## begin DATA SHOWN

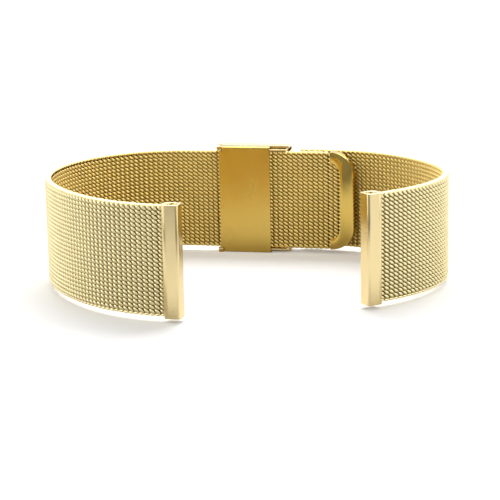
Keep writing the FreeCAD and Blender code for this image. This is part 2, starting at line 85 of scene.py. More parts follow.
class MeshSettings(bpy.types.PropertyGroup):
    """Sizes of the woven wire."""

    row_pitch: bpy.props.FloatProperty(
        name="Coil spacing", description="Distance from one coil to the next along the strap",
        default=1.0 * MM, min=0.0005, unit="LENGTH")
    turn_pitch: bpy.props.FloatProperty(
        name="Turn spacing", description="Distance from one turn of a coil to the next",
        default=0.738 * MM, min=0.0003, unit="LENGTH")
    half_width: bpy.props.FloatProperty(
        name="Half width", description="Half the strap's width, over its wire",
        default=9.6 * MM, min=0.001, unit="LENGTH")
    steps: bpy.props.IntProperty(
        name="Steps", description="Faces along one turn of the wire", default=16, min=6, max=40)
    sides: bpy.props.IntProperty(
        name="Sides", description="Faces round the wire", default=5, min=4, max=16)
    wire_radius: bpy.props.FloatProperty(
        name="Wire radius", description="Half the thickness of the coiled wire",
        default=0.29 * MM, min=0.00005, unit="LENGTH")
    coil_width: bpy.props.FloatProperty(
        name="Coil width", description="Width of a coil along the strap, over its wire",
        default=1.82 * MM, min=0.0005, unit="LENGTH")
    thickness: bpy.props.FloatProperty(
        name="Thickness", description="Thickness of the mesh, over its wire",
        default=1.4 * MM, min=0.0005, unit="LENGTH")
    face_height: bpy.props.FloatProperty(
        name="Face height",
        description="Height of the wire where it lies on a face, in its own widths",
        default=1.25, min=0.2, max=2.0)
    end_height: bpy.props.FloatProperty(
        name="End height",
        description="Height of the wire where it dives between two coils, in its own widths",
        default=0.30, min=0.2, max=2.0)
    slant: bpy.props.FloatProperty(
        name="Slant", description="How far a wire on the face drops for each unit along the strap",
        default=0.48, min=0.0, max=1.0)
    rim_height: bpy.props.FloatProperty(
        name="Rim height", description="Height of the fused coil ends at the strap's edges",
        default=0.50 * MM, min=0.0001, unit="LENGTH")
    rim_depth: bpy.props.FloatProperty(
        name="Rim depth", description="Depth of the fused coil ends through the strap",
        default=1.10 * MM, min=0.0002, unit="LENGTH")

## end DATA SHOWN
## begin DATA SHOWN

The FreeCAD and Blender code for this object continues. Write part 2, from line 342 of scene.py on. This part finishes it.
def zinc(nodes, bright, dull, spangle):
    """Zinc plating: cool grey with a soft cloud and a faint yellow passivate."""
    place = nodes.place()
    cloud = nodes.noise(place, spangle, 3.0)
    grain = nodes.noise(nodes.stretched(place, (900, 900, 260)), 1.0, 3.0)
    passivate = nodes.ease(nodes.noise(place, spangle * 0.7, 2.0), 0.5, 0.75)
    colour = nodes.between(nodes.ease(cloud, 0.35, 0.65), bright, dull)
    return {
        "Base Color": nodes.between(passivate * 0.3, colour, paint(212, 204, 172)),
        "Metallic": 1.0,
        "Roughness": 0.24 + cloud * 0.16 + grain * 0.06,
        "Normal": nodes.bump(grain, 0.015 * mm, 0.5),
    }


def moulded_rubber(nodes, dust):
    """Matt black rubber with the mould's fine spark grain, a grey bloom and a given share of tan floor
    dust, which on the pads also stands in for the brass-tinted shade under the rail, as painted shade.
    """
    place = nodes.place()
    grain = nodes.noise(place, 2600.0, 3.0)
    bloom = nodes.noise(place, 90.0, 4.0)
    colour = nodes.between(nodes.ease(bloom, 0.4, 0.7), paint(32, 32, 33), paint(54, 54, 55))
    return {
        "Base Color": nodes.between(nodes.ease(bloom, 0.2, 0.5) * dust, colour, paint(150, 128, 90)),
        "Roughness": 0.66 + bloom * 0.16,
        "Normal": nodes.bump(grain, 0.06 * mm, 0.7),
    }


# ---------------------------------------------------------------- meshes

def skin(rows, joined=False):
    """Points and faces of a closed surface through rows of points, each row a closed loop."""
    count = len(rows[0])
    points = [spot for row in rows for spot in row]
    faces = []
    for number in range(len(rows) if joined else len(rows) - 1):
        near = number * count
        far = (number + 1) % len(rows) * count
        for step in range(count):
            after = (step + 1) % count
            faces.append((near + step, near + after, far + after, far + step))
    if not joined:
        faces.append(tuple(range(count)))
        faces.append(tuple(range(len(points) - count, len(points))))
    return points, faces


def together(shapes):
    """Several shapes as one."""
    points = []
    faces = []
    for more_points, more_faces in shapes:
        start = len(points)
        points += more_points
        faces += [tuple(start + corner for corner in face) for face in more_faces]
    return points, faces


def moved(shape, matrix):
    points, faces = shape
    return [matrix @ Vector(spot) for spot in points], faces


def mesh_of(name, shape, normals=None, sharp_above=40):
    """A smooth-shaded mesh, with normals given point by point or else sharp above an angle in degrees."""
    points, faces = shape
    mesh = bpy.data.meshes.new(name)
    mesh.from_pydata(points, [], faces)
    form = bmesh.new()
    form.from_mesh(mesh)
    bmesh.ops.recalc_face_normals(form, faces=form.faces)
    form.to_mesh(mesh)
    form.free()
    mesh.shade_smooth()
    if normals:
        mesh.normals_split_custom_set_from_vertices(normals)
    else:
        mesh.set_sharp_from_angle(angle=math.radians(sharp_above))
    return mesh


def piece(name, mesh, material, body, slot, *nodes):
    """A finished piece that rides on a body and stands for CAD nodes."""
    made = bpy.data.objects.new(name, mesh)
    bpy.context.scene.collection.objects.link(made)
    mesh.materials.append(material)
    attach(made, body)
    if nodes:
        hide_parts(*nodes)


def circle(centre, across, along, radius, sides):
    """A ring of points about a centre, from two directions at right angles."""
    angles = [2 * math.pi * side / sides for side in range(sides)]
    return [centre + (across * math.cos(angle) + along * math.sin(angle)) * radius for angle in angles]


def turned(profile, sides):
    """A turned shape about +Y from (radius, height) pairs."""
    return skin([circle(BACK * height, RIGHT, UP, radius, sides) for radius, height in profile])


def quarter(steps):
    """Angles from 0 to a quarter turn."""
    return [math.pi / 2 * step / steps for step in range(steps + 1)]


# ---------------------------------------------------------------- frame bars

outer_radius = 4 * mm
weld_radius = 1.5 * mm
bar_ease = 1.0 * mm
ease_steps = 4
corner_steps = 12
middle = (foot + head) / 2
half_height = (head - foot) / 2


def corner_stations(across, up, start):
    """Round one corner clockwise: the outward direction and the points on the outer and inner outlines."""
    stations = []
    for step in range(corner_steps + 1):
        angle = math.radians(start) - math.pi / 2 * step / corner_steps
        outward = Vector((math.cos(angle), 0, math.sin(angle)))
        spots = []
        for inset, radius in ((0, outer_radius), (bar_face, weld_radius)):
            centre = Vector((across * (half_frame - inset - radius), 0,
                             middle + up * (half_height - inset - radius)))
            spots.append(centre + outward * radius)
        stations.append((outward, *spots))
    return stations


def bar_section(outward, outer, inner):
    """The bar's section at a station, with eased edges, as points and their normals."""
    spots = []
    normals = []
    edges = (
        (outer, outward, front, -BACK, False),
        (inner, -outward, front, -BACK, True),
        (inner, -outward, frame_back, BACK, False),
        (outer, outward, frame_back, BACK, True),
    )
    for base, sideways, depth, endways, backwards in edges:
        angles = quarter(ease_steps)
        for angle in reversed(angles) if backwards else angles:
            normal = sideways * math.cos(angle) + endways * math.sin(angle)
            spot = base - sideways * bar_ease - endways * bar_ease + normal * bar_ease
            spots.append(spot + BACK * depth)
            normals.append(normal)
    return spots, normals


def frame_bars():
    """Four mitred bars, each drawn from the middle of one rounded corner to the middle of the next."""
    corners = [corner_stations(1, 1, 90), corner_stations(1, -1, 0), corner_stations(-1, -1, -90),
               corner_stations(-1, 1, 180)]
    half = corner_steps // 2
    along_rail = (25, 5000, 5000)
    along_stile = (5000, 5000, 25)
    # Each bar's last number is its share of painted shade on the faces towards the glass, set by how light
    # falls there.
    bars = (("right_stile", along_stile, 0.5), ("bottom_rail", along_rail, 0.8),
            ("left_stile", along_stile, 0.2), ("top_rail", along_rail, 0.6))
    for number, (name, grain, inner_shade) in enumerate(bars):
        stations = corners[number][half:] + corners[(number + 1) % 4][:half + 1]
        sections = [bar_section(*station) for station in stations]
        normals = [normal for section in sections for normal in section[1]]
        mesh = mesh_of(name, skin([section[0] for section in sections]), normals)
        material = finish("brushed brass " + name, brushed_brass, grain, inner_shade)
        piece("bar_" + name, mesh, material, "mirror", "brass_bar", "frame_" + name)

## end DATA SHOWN

From the records above, print exactly the lines that run from the line with "Keep writing the" to the line with "of the woven", inclusive.

* TASK ANSWER
Keep writing the FreeCAD and Blender code for this image. This is part 2, starting at line 85 of scene.py. More parts follow.
class MeshSettings(bpy.types.PropertyGroup):
    """Sizes of the woven wire."""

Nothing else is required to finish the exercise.